To this end, the software stores in memory the following information:

- the plurality of real key points in two dimensions of the N matched real key points in the real image, together with their index between 1 and N;
- the plurality of virtual key points in three dimensions of the virtual key points selected on the virtual objects, with for each virtual key point its coordinates (X, Y, Z) in the digitization frame of reference of the virtual objects and its index between 1 and N.

The pose of the video camera in the digitization frame of reference of the virtual objects is determined from this information. To this end, the POSIT algorithm is used to determine the pose of the video camera and of the virtual video camera associated with the video camera in the digitization frame of reference of the virtual objects corresponding to the real objects present in the images from the stream of received images.
For more ample information on these methods, the reader is referred in particular to the following reference: the paper entitled “Model-Based Object Pose in 25 Lines of Code”, by D. DeMenthon and L. S. Davis, published in “International Journal of Computer Vision”, 15, pp. 123-141, June 1995, which can be consulted in particular at the address http://www.cfar.umd.edu/˜daniel/.
In one embodiment, the virtual object of the virtual image that has been used for matching can be superposed on the real object present in the images from the stream of images used for matching, in particular to verify the quality of the determination of the pose. Other virtual objects can also enrich the video visualization.
To this end, a first step is to de-distortion the images from the video camera in real time.
The information as to the pose of the video camera or of the virtual video camera determined by means of the to method described hereinabove is then used.
On insertion of virtual objects into the video, this pose information is used to trace out the virtual objects correctly in the video stream, in particular, from the correct point of view, and therefore from a correct perspective, and to effect a correct pose of the objects relative to the real world.
Moreover, if necessary, the virtual objects are displayed in transparent mode in the stream of video images by means of transparency (“blending”) functions used in particular in the D'FUSION technology.
It is to be noted that the device according to the invention is easily transportable because it necessitates only a laptop computer and a video camera.
Furthermore, it can operate on models or on a one to one scale.
The device is also able to operate inside or outside buildings or vehicles.
The method and a device according to the invention also have the advantage, on the one hand, of being quick to install and, on the other hand, of determining quickly the pose of the video camera in the digitization frame of reference of the virtual object.
Moreover, it is not necessary to use a hardware sensor if the video camera is in a fixed plane. The matching of the points is effected without changing the orientation and position of the real video camera.
It is to be noted that the embodiment in which the capture means consist of a video camera having pan/tilt/zoom functions, the method and the device according to the invention can be used in buildings, in particular to work at a one to one scale in front of buildings or inside buildings.

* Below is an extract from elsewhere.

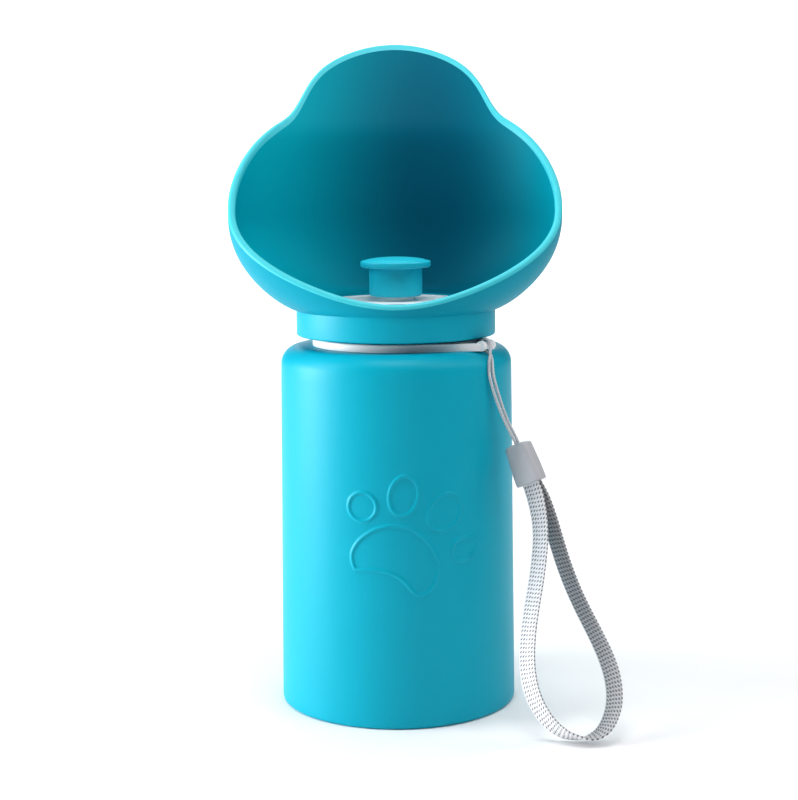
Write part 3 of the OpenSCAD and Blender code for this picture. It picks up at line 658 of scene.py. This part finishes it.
def add_sleeve():
    """The sleeve: a soft-edged block with a slot for the string above and one for the tape below."""
    sides = 96
    a = np.arange(sides) * 2 * math.pi / sides

    def oval(half_w, half_t, power, z):
        x = half_w * np.sign(np.cos(a)) * np.abs(np.cos(a)) ** (2 / power)
        y = half_t * np.sign(np.sin(a)) * np.abs(np.sin(a)) ** (2 / power)
        return [(x[k], y[k], z) for k in range(sides)]

    rings = []
    half_l = SLEEVE_L / 2
    top_w, top_t = SLEEVE_W / 2 * TOP_SHARE, SLEEVE_T / 2 * TOP_SHARE_T
    for turn in np.linspace(0, math.pi / 2, 10):
        rings.append(oval(top_w - TOP_ROUND_W * (1 - math.sin(turn)), top_t - TOP_ROUND_T * (1 - math.sin(turn)),
                          SLEEVE_SQUARE, half_l - TOP_ROUND_T * (1 - math.cos(turn))))
    for share in np.linspace(0, 1, 9)[1:]:
        swell = math.sin(math.pi / 2 * share)
        rings.append(oval(top_w + (SLEEVE_W / 2 - top_w) * swell, top_t + (SLEEVE_T / 2 - top_t) * swell,
                          SLEEVE_SQUARE, half_l - TOP_ROUND_T - (SLEEVE_L - TOP_ROUND_T - FOOT_ROUND) * share))
    for turn in np.linspace(0, math.pi / 2, 6)[1:]:
        inset = FOOT_ROUND * (1 - math.cos(turn))
        rings.append(oval(SLEEVE_W / 2 - inset, SLEEVE_T / 2 - inset, SLEEVE_SQUARE,
                          -half_l + FOOT_ROUND * (1 - math.sin(turn))))
    web_slot = (WEB_W / 2 + SLOT_GAP, WEB_APART + WEB_T / 2 + SLOT_GAP)
    string_slot = (STRING_D / 2 + SLOT_GAP, STRING_APART + STRING_D / 2 + SLOT_GAP)
    rings.append(oval(web_slot[0] + 0.2, web_slot[1] + 0.2, 8, -half_l))
    rings.append(oval(*web_slot, 8, -half_l + 0.25))
    rings.append(oval(*web_slot, 8, -half_l + SLOT_DEPTH))
    rings.append(oval(0.01, 0.01, 2, -half_l + SLOT_DEPTH))
    rings.append(oval(0.01, 0.01, 2, half_l - SLOT_DEPTH))
    rings.append(oval(*string_slot, 8, half_l - SLOT_DEPTH))
    rings.append(oval(*string_slot, 8, half_l - 0.2))
    turn = np.array(Matrix.Rotation(-SLEEVE_LEAN, 3, "Y"))
    points = np.array([p for ring in rings for p in ring]) @ turn.T + np.array(SLEEVE_AT)
    obj = piece("sleeve_shell", from_ear(points), ring_faces(len(rings), sides, True), SLEEVE, sharp=50)
    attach(obj, "lanyard")
    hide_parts("lanyard_sleeve")
    return obj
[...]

Most of the time, the user has only limited scope for moving back, and the real scene is therefore seen only partially by the video camera.
A non-exhaustive list of the intended applications is given next:

- in the field of construction or building:
  - on a site, for verification of the state of progress of the works, in particular by superposing the theoretical works (modeled by means of a set of virtual objects) on the real works filmed by the video camera.
  - on a real miniature maquette illustrating the object to be achieved, for the addition of virtual objects.
  - for the laying out of factories, it is permitted to display works not yet carried out in an existing factory, to test the viability of the project.
- in the automotive domain:
  - for locking a virtual cockpit onto a real cockpit.
  - for locking a virtual vehicle into a real environment, for example to produce a showroom.

Claims

1. Method of determination of the pose of video capture means in the digitization frame of reference of at least one virtual object in three dimensions, said at least one virtual object being a modeling corresponding to at least one real object present in images from the stream of video images, characterized in that it comprises the following steps:

reception of a stream of video images from the video capture means;

matching in real time points of said at least one virtual object with corresponding points in said at least one real object present in images from the stream of video images;

determination of the pose of said video capture means as a function of the points of said at least one virtual object and their matched point in said at least one real object present in the images from the stream of video images.

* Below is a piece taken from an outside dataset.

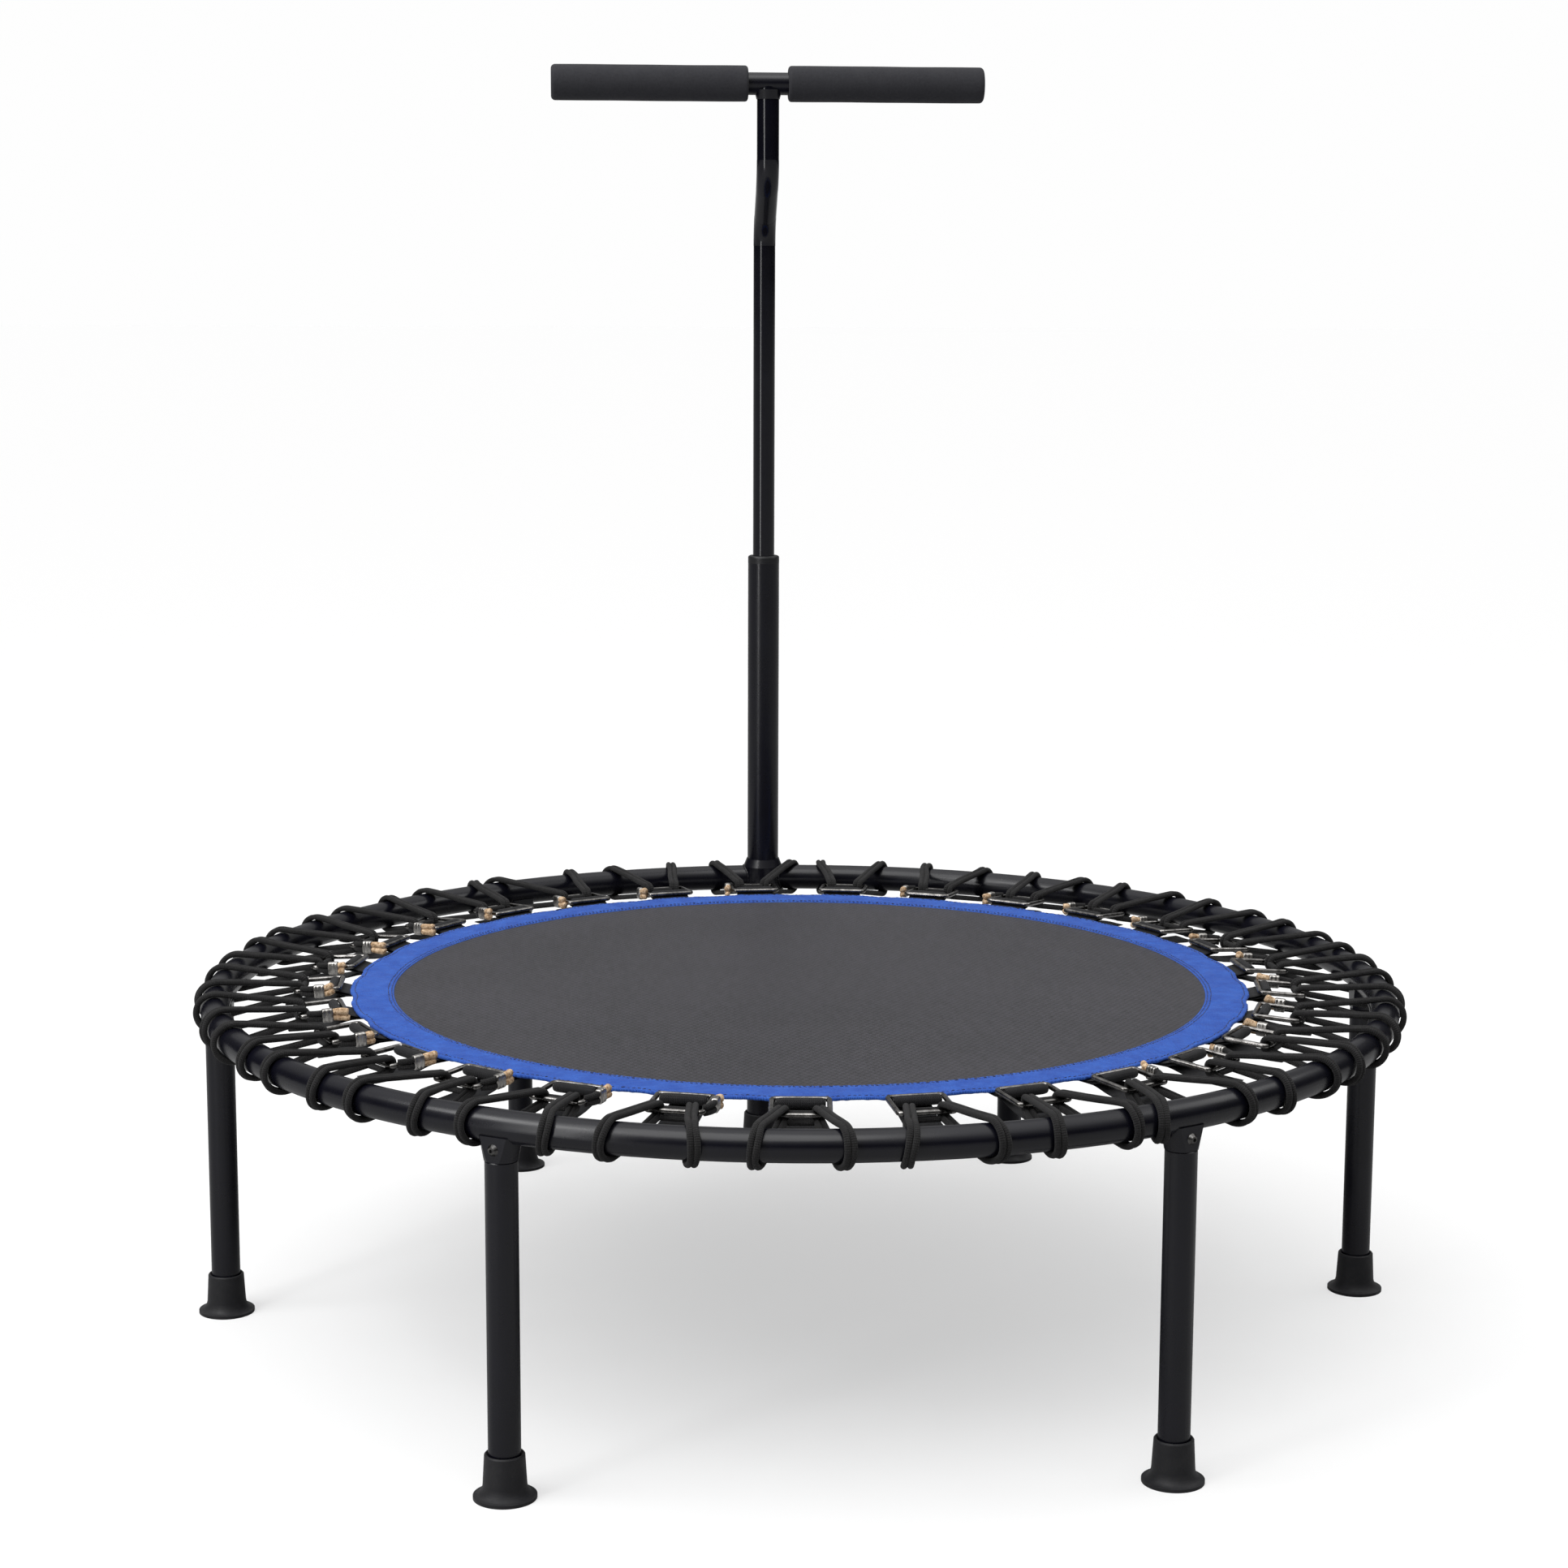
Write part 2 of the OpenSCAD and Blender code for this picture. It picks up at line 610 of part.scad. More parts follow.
frame_ring();
leg_saddles();
leg_studs();
lock_screws();
leg_inserts();
leg_1();
leg_2();
leg_3();
leg_4();
leg_5();
leg_6();
foot_1();
foot_2();
foot_3();
foot_4();
foot_5();
foot_6();
post_sleeve();
sleeve_screw();
post_tube();
post_foot();
post_bushing();
upright_tube();
cross_bar();
bar_weld();
bar_plugs();
grip_left();
grip_right();
upright_plug();
button_spring();
snap_button();
mat_fabric();
mat_border();
hem_stitching();
tabs();
tab_rods();
links();
cord_crimps();
cord_ends();
cords_1();
cords_2();
cords_3();
cords_4();
cords_5();
cords_6();
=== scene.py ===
import math
import random

import bpy
import numpy as np
from mathutils import Matrix, Vector


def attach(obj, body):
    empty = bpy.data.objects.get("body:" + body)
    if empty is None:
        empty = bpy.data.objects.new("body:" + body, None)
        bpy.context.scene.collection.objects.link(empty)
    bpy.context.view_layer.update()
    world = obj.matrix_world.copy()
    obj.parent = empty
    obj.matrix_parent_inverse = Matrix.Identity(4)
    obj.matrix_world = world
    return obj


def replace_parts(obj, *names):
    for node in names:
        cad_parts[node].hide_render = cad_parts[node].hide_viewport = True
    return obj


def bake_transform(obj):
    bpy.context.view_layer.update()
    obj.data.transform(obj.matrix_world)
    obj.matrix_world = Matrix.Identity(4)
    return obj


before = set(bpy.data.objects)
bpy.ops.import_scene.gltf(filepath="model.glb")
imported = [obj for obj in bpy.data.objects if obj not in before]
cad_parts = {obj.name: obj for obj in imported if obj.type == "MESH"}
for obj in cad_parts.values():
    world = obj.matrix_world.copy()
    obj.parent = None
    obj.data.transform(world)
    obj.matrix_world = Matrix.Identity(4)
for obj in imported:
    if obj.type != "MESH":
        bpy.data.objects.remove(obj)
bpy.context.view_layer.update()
random.seed(29)
MM = 0.001
TAU = 2 * math.pi

# ---------------------------------------------------------------- camera
CAM_AT = Vector((-0.20271, -2.63837, 0.90153))
CAM_RIGHT = Vector((0.997499, -0.070611, 0.003730))
CAM_UP = Vector((0.007710, 0.161134, 0.986901))
CAM_BACK = Vector((-0.070292, -0.984406, 0.161276))
cam = bpy.data.cameras.new("camera")
cam.lens = 70.47
cam.sensor_width = 36
cam.clip_end = 200
camera = bpy.data.objects.new("camera", cam)
bpy.context.scene.collection.objects.link(camera)
cam_axes = Matrix((CAM_RIGHT, CAM_UP, CAM_BACK)).transposed()
camera.matrix_world = Matrix.Translation(CAM_AT) @ cam_axes.to_4x4()
bpy.context.scene.camera = camera

# ---------------------------------------------------------------- sizes shared with the CAD, metres
RING_R = 507.5 * MM
TUBE_R = 12.5 * MM
RING_Z = 288 * MM
MAT_Z = 291 * MM
OUTER_WIRE_R = 440 * MM
LINK_Z = 292 * MM
LINK_TILT = math.radians(3.77)
UNITS = 29
UNIT_START = 92
UNIT_STEP = 360 / UNITS
WRAP_SPREAD = 6.9
CORD_R = 2.6 * MM
STRAND_OFF = 2.75 * MM
DRAWN_R, DRAWN_OFF = 2.45 * MM, 2.3 * MM
SEAT_T = 12.8 * MM  # half the spacing of the two seats on a link's outer wire
SEAT_SHIFT = 1.6 * MM
BELT_SMALL = 5.4 * MM  # radius of a cord's turn round that wire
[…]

2. Determination method according to claim 1, characterized in that the method further comprises a step of displaying said at least one virtual object in a manner superposed on the stream of video images received.

3. Determination method according to claim 1, characterized in that the display of the received stream of video images and said at least one virtual object is effected in two respective side by side display windows.

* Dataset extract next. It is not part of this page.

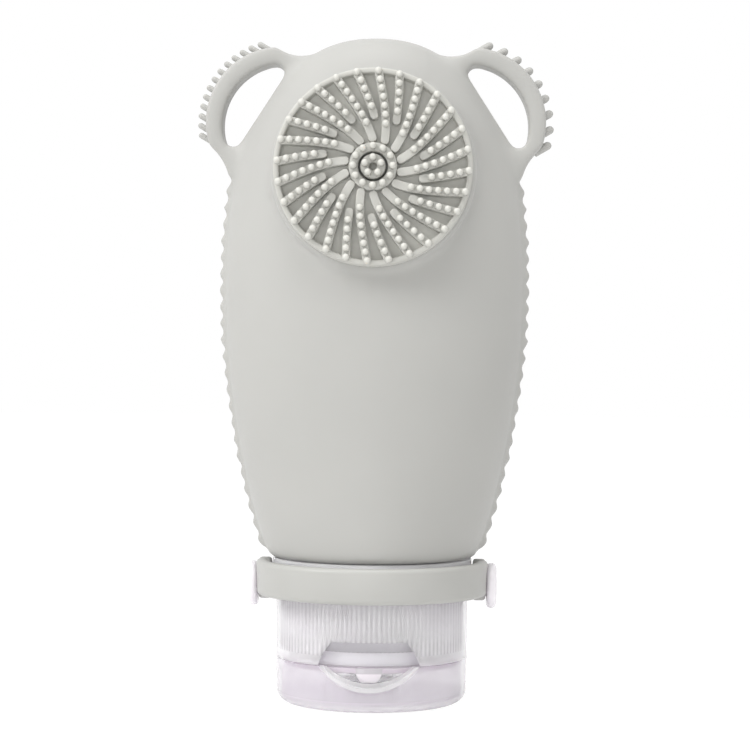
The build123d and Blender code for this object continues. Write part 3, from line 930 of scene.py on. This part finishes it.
collar = {
    # the top stands a little below the body, and the plate under it is measured from "plateTop"
    "low": 22.4, "plateTop": 30.0, "top": 29.98, "r": 20.8, "wall": 1.4, "topThick": 1.8,
    "sleeveR": 14.25, "sleeveWall": 1.9, "sleeveEnd": 13.45, "edge": 0.25,
}


def makeCollar():
    inner = collar["r"] - collar["wall"]
    bore = collar["sleeveR"] - collar["sleeveWall"]
    under = collar["plateTop"] - collar["topThick"]
    whole = spun("neckCollar", [
        (inner, collar["low"]), (collar["r"], collar["low"]), (collar["r"], collar["top"]),
        (bore, collar["top"]), (bore, collar["sleeveEnd"]),
        (collar["sleeveR"], collar["sleeveEnd"]), (collar["sleeveR"], under), (inner, under),
    ])
    rounded(whole, collar["edge"])
    smoothAngle(whole)
    dress(whole, collarPlastic, "bottle", "collar_plastic", "neck_collar")


makeCollar()
print("scene: collar done")


# strap and its two pins

strap = {
    "pinZ": 24.2, "r": 24.3, "thick": 2.5, "low": 22.3, "high": 29.5, "edge": 0.95,
    "eyeR": 4.35, "eyeX": 21.1, "eyeThick": 2.6, "eyeZ": 25.4, "boreR": 1.68,
    "discX": 23.9, "discR": 4.7, "discThick": 2.1, "shaftR": 1.6, "shaftX": 18.1,
    "eyeEdge": 0.6, "discGap": 0.4, "pinEdge": 0.95, "past": 6, "before": 3,
}


def makeStrap():
    deselectAll()
    bpy.ops.mesh.primitive_plane_add(size=1, rotation=(0, pi / 2, 0))
    band = newest("carryStrap")
    editMode(band)
    bpy.ops.mesh.select_all(action="SELECT")
    # stands across the band, at its left end
    bpy.ops.transform.rotate(value=pi / 2, orient_axis="Z", center_override=(0, 0, 0))
    bpy.ops.transform.resize(
        value=(strap["thick"] * mm, 1, (strap["high"] - strap["low"]) * mm),
        center_override=(0, 0, 0)
    )
    bpy.ops.transform.translate(value=(
        -(strap["r"] - strap["thick"] / 2) * mm, 0, (strap["low"] + strap["high"]) / 2 * mm
    ))
    bpy.ops.mesh.spin(steps=64, angle=pi, center=(0, 0, 0), axis=(0, 0, 1))
    bpy.ops.object.mode_set(mode="OBJECT")
    tidyNormals(band)
    if max(v.co.y for v in band.data.vertices) > 5 * mm:
        band.rotation_euler = (0, 0, pi)
        applyAll(band)
    rounded(band, strap["edge"], 4, 60)
    for side in (-1, 1):
        eye = cylinder(
            "strapEye", strap["eyeR"], strap["eyeThick"],
            (side * (strap["eyeX"] + strap["eyeThick"] / 2), 0, strap["eyeZ"]), 48, alongX
        )
        rounded(eye, strap["eyeEdge"])
        cutWith(band, eye, "UNION")
        far = strap["eyeX"] + strap["past"]
        for radius, near in (
            (strap["boreR"], strap["eyeX"] - strap["before"]),
            (strap["discR"] + strap["discGap"], strap["eyeX"] + strap["eyeThick"]),
        ):
            place = (side * (near + far) / 2, 0, strap["pinZ"])
            cutWith(band, cylinder("strapHole", radius, far - near, place, 48, alongX))
    smoothAngle(band, 40)
    dress(band, strapSilicone, "strap", "strap_silicone", "carry_strap")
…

4. Determination method according to claim 1, characterized in that the matching is carried out manually.

5. Determination method according to claim 1, characterized in that points of said at least one virtual object are selected by means of an algorithm for extraction of a point in three dimensions from a selected point in a virtual object.

6. Determination method according to claim 1, characterized in that the modeling further comprises at least one virtual object with no correspondence with the real objects present in the images from the stream of video images received.

7. Determination method according to claim 1, characterized in that the method further comprises a step of modification in real time of the point of view of said at least one virtual object.

8. Computer program comprising instructions adapted to carry out each of the steps of the method according to claim 1.

9. Device for determination of the pose of video capture means in the digitization frame of reference of at least one virtual object in three dimensions, said at least one virtual object being a modeling corresponding to at least one real object present in images from the stream of video images, characterized in that it comprises the following steps:

means for receiving a stream of video images from the video capture means;

means for displaying the stream of video images received and said at least one virtual object;

means for determining the pose of said video capture means as a function of the points of said at least one virtual object and their matched point in said at least one real object present in the images from the stream of video images.

10. Determination device according to claim 9, characterized in that the device further comprises means for displaying said at least one virtual object in a manner superposed on the stream of video images received.

11. Determination device according to claim 9, characterized in that the display means are adapted to display the received stream of video images and said at least one virtual object in two respective side by side display windows.

12. Determination device according to claim 9, characterized in that the device includes means for controlling matching manually.

13. Determination device according to claim 9, characterized in that points of said at least one virtual object are selected by means of an algorithm for extraction of a point in three dimensions from a point selected in a virtual object.

14. Determination device according to, claim 9, characterized in that the modeling further comprises at least one virtual object with no correspondence with the real objects present in the images from the stream of video images received.

15. Determination device according to claim 9, characterized in that the device further comprises means for modification in real time of the point of view of said at least one virtual object.